Unlike her second album, which was rushed because of her success after the first, Lambert set aside time to write songs for Revolution. I took some time over the Christmas holidays and in January to really focus on songwriting, she says. I can write on the road, but the best place is my farm. That farm is in Oklahoma, a few miles from that of beau Blake Shelton, a fellow country star with whom she co-wrote three songs on the new album.

I like the sad, cheating, mad, killing-people songs, and that's what I'm drawn to, whether I'm singing them or not, Lambert says. This time around I was OK with having a few songs that were love songs. (Blake) had so much to do with that.

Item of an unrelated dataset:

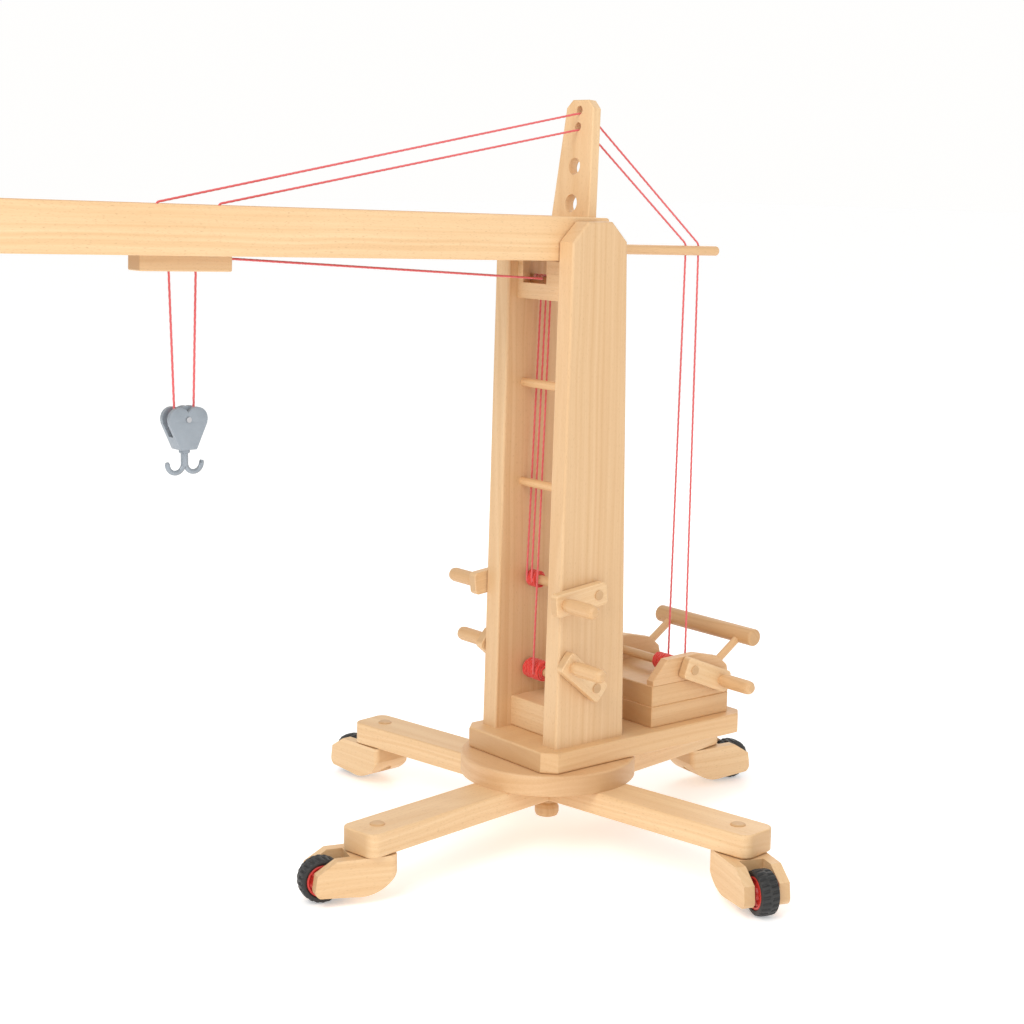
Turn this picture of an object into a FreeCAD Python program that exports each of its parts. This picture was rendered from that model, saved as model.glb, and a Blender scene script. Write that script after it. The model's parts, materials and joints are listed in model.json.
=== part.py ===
import FreeCAD, Part
import math
import os

# Toy tower crane in beech, millimetres.
# +X runs along the jib to its tip, +Y to its left, +Z up.
# The origin is on the floor, on the axis the crane slews about.

V = FreeCAD.Vector

# ---- driving dimensions ----
CLEAR = 0.05              # radial running clearance of every turning pair

ARM_TURN = 8.4            # heading of the front arm of the cross, degrees
ARM_W = 47.0
ARM_Z0, ARM_Z1 = 47.0, 71.0
ARM_R = 277.0             # centre to the end of an arm
SWIVEL_R = 248.5          # centre to a caster's swivel axis

DISC_R = 92.0
DISC_Z1 = 92.2

BOARD_Z0, BOARD_Z1 = 92.4, 114.4
BOARD_X0, BOARD_X1 = -224.0, 60.0
BOARD_Y = 72.0
BOARD_CUT = 13.0

PLANK_Y0, PLANK_T = 38.4, 22.0
PLANK_TOP = 647.7
PLANK_CUT = 20.0
PLANK_FOOT_X = (-51.7, 41.3)
PLANK_HEAD_X = (-39.7, 32.0)

JIB_PIVOT = (-4.0, 630.0)  # X and Z of the luffing axis
JIB_PITCH = 1.5            # degrees above level with the jib lowered
JIB_U0, JIB_U1 = -35.0, 680.0
JIB_W0, JIB_W1 = 608.0, 651.5
JIB_V = 37.5
JIB_SIDE_T = 8.5
JIB_TOP_T = 9.5

MAST_U = -19.0
MAST_T = 11.0
MAST_LEAN = 4.0
MAST_TOP = 768.0
ROD_R = 5.2
ROD_W = 619.5
ROD_U1 = -225.6
ROD_HOLES = (-179.0, -198.0)
STAY_ANCHORS = (396.0, 458.0)

TROLLEY_U = 433.0
TROLLEY_L = 92.0
TROLLEY_W = 22.0
BLOCK_W0, BLOCK_W1 = 593.5, 607.5

FALL_X, FALL_TOP_Z = 432.2, 604.0
SHEAVE_Z = 474.5
SHEAVE_R = 9.5             # to the middle of the rope in its groove
ROPE_R = 1.1

AXLE_R = 5.0
UPPER_WINCH = (-3.0, 272.6)
LOWER_WINCH = (-3.0, 175.0)
REAR_WINCH = (-144.0, 172.5)
UPPER_COIL_R, LOWER_COIL_R, REAR_COIL_R = 8.5, 11.5, 9.5
CRANK_W = 24.0
CRANK_T = 10.0
ARM_END = 12.0             # crank arm beyond its handle
HANDLE_R = 7.5
HANDLE_L = 46.0

WHEEL_R = 22.5
WHEEL_W = 19.2
RIM_R = 16.0
FORK_W = 48.0
FORK_SLOT = 26.0
CASTER_TRAIL = 57.0
# name, heading of the arm, heading of the wheel from its swivel
CASTERS = (
    ("front", ARM_TURN, -17.0),
    ("left", ARM_TURN + 90.0, 70.0),
    ("rear", ARM_TURN + 180.0, 172.5),
    ("right", ARM_TURN + 270.0, 274.0),
)


# ---- shape helpers ----
def box(x0, x1, y0, y1, z0, z1):
    return Part.makeBox(x1 - x0, y1 - y0, z1 - z0, V(x0, y0, z0))


def rod(p, q, r):
    a = V(*p)
    d = V(*q) - a
    return Part.makeCylinder(r, d.Length, a, d)


def cyl_y(x, z, r, y0, y1):
    return Part.makeCylinder(r, y1 - y0, V(x, y0, z), V(0, 1, 0))


def cyl_z(x, y, r, z0, z1):
    return Part.makeCylinder(r, z1 - z0, V(x, y, z0), V(0, 0, 1))


def prism_xz(points, y0, y1):
    ring = [V(x, y0, z) for x, z in points]
    face = Part.Face(Part.makePolygon(ring + ring[:1]))
    return face.extrude(V(0, y1 - y0, 0))


def prism_xy(points, z0, z1):
    ring = [V(x, y, z0) for x, y in points]
    face = Part.Face(Part.makePolygon(ring + ring[:1]))
    return face.extrude(V(0, 0, z1 - z0))


def turned(profile, origin, axis):
    # profile is (radius, distance along the axis), spun into a solid
    ring = [V(r, 0, h) for r, h in profile]
    face = Part.Face(Part.makePolygon(ring + ring[:1]))
    solid = face.revolve(V(0, 0, 0), V(0, 0, 1), 360)
    turn = FreeCAD.Rotation(V(0, 0, 1), V(*axis))
    solid.Placement = FreeCAD.Placement(V(*origin), turn)
    return solid


def along(edge, axis):
    d = edge.Vertexes[-1].Point - edge.Vertexes[0].Point
    return d.Length > 1e-6 and abs(abs(d.normalize().dot(axis)) - 1.0) < 1e-4


def rounded(shape, radius, wanted):
    edges = [e for e in shape.Edges if len(e.Vertexes) == 2 and wanted(e)]
    return shape.makeFillet(radius, edges)


def upright(edge):
    return along(edge, V(0, 0, 1))


def pitched(shape):
    out = shape.copy()
    out.rotate(V(JIB_PIVOT[0], 0, JIB_PIVOT[1]), V(0, 1, 0), -JIB_PITCH)
    return out


def pitched_point(u, v, w):
    a = math.radians(JIB_PITCH)
    du, dw = u - JIB_PIVOT[0], w - JIB_PIVOT[1]
    x = JIB_PIVOT[0] + du * math.cos(a) - dw * math.sin(a)
    z = JIB_PIVOT[1] + du * math.sin(a) + dw * math.cos(a)
    return (x, v, z)


def strand(points, r=ROPE_R):
    # a rope run with round shoulders where it bends
    out = rod(points[0], points[1], r)
    for i in range(1, len(points) - 1):
        out = out.fuse(Part.makeSphere(r + 0.03, V(*points[i])))
        out = out.fuse(rod(points[i], points[i + 1], r))
    return out


def arc_points(cx, cz, r, a0, a1, y, steps):
    out = []
    for i in range(steps + 1):
        a = math.radians(a0 + (a1 - a0) * i / steps)
        out.append((cx + r * math.cos(a), y, cz + r * math.sin(a)))
    return out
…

Revolution also includes covers of songs by John Prine, Julie Miller and Canadian alt-country artist Fred Eaglesmith.

ON THE ROAD

Lambert will headline a handful of dates in late 2009 and tour to support a headliner in January. In March she'll head out on her own again, playing 3,000- to 5,000-seat arenas and theaters.

Lambert says she's learned from Chesney during their recent tour. He's got it down for sure, she says. I really needed to be in front of as many people as I could, and what better way to do it than be on the biggest tour in country.

Back in Raleigh, Lambert struts her stuff onstage, shaking her blue-jeaned rear at the crowd while singing in front of four cloth banners covered with sketches of ivory-handled pistols. She's doing what she loves, and the audience is feeding on the energy.

In 20 years I hope I'm talking to you about my new album and tour, she says with a laugh. Music is what I do; I can't do anything else. I don't have any other skills.